As much as technology increases the connection with others, there is a line between work and home, and sometimes technology can blur that line. The aim is to use technology to enhance the educational experience while maintaining a work-life fit that keeps you sane and successful.


Gloria Barone Rosanio, APR, director of corporate communications at Cigna, and professional adviser for the PRSSA Chapter at Rowan University

How do you keep up with the changing face of technology and decide what to teach your students?

While the profession is constantly changing and we need to have the latest tools, it’s important to understand why we’re using social media and how it relates to an overall PR strategy. When I speak with students, I stress that they need to understand the client’s or organization’s needs and how to meet them, and incorporate social media into a broader strategic platform. The challenge is to not use social media just because it’s fun, or to try out the latest technique or bells and whistles, but to fully understand how social media can meet a client’s or organization’s objective.   

How are you incorporating social media into the classroom?

When discussing PR strategies, I always ask if there is a role for social media. If there is, then I encourage students to create a robust social media plan that is integrated with an overall PR plan. We’re approaching social media by asking how it can support a business audience’s needs, as social media is often considered more with consumers in mind.
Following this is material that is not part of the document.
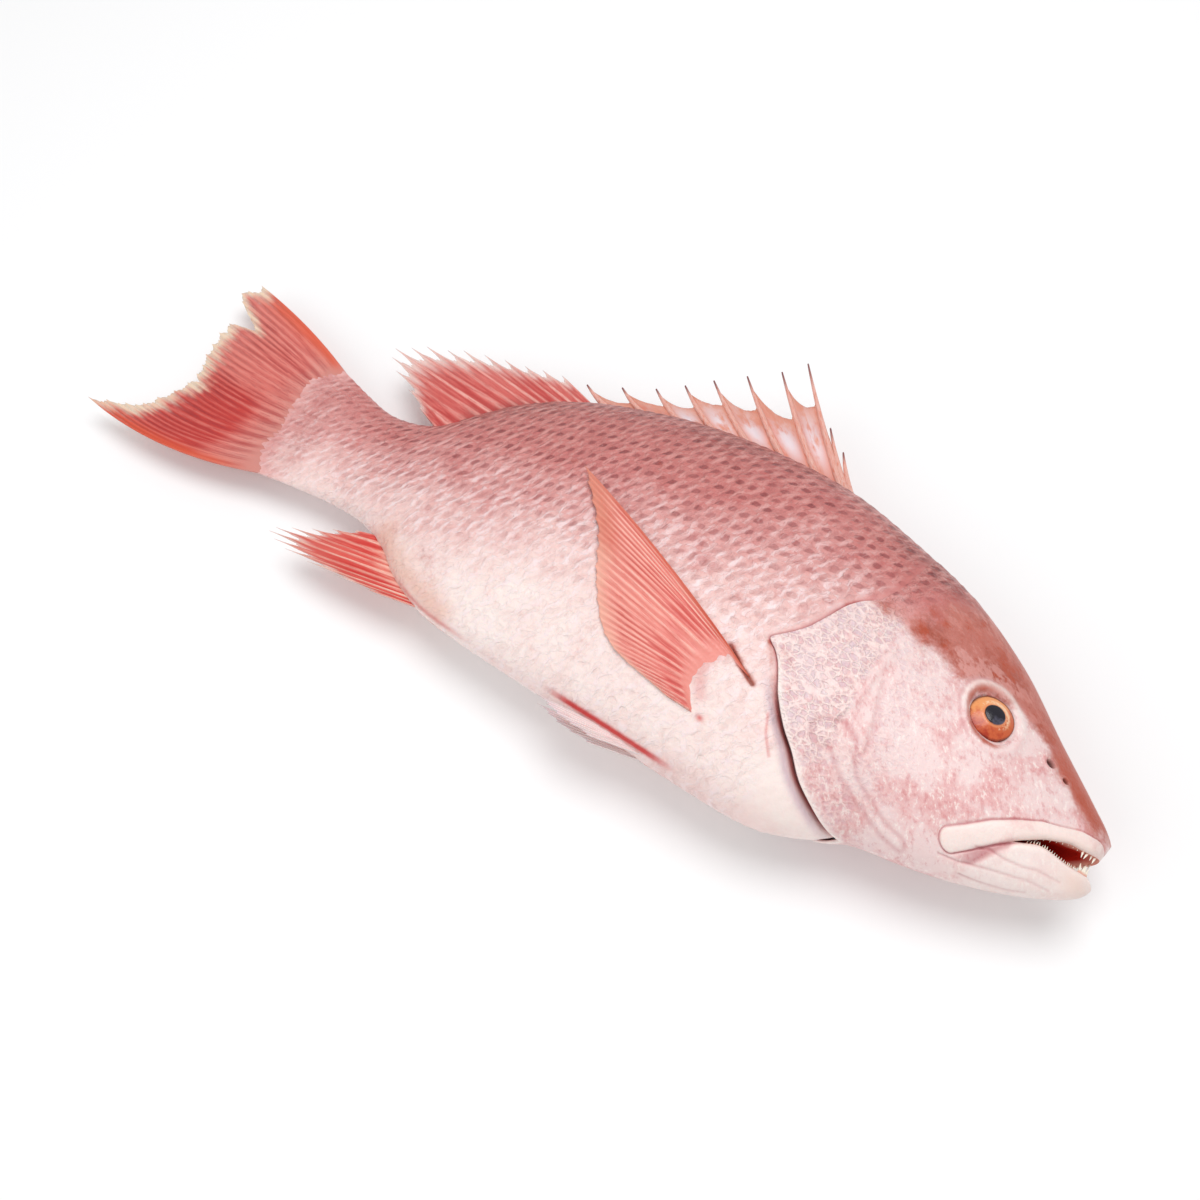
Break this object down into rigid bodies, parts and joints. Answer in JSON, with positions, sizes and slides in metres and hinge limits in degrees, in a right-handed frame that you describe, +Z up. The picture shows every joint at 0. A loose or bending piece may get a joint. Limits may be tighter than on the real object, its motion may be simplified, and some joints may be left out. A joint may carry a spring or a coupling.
{
  "type": "whole raw fish",
  "caption": "Whole raw red snapper lying on its left side, right flank up, with all fins, open gill slit and slightly open mouth; one solid.",
  "frame": {"origin": "middle of the fish's footprint on the table, fins included, at table height", "axes": "+X towards the snout, +Y towards the back, +Z up, away from the table, towards the fish's right flank"},
  "size_m": [0.5238, 0.2272, 0.0675],
  "materials": {
    "skin": "wet scaled skin, pink back and near-white belly",
    "fins": "thin wet red fin web with pale rays",
    "eye": "orange iris, dark pupil, clear wet surface",
    "mouth": "dark red wet lining of mouth and gill",
    "teeth": "small pale pointed teeth"
  },
  "bodies": {
    "root": {"fish": "skin"}
  },
  "joints": []
}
What is most important for students to learn right now and what tools do they need to be fluent in, in order to succeed?

It’s important to know how to use social media for business purposes. Knowing how to create a closed LinkedIn community, for example, where like-minded professionals can benefit from ongoing conversations, is helpful. We’ve also recently explored Outbrain, a media relations tool that enables us to further distribute articles with greater audience reach, and we’re adding this to our media relations plans. The focus is often consumer social media, but it is important for students to know how to help a business client succeed with the tools that their audiences will find useful.

What’s top of mind in higher education right now among your peers and other academics? What are some challenges?

A major challenge my colleagues and I talk about is as old as the hills, but has never been more relevant, and that’s the basic skill students need to write well. The tools of the trade will always change, but the need to write clearly is a constant. It’s the foundation for everything we do in public relations. I can’t stress enough that students need to become good writers and work at it. It’s difficult to be successful in our profession without being a good writer.


Tina McCorkindale, Ph.D., APR, president and CEO of the Institute for Public Relations, and faculty adviser for PRSSA National

How do you keep up with the changing face of technology and decide what to teach your students?

I attend conferences and stay well connected to the profession. I also worked at a research firm while I was teaching so I stayed on top of my game in terms of analytics and through my work with clients. My students also teach me a lot about what they are using in terms of social platforms, such as Snapchat, Vine and even Tinder. The best way for me to stay up-to-date is through Twitter feeds, and reading is one of my favorite things. My organization also has a great Research Letter. My students are fantastic vessels of information, and I learn a lot from them.

How are you incorporating social media into the classroom?

I taught a social media class, and we had a class hashtag where we shared content. I never forced students into communicating with me on social. Plus, I don’t want them to put themselves in the public space unwillingly. Students have a tremendous understanding of social media, but could use some help in terms of strategy. The students had an opportunity to teach the class about how organizations can use new platforms and technologies. My students were charged with creating a social media monitoring report using social listening tools by drawing insights that impact the organization, and finding ways to best present the data visually.

What is most important for students to learn right now and what tools do they need to be fluent in, in order to succeed?

I don’t think it’s the tools as much as the strategy, as the tools will change. The fundamental basics of a PR education are still critical — writing, research and design principles. Students need to be open to new ideas, and find creative ways to solve problems. How to produce, package and pitch content is important, as content and storytelling are drivers in the profession. Social media and analytics are important — students need to understand the best ways to communicate on social and how to measure its effectiveness. They should have a basic understanding of business principles and how to communicate to a range of audiences.

What’s top of mind in higher education right now among your peers and other academics? What are some challenges?

Students are getting a broader education — many with a liberal arts background — that incorporates areas outside of public relations, such as business, psychology and sociology. Students are tremendously skilled and have experience with a wide range of programs in audio-visual, graphic design and other platforms. There are challenges, though: The writing skills of students overall are not where they need to be, and curriculum changes in higher education take a lot longer as public relations evolves. I want my students to be successful and happy, dream big, and go out there and make the world a better place.

Amy Jacques

Amy Jacques is the managing editor of publications for PRSA. A native of Greenville, S.C., she holds a master’s degree in arts journalism from Syracuse University’s S.I. Newhouse School. She also holds a bachelor’s degree in advertising from the University of Georgia’s Grady College and a certificate in magazine and website publishing from New York University.

Comments

Rande N. Swann says:

As an adjunct instructor and retired life-long executive PR practitioner, I find many current college students writing skills unacceptable, especially for work in most agencies and organizations. Surprisingly, most of my best writers are students who are non-native English speakers. There's something seriously wrong with this picture folks.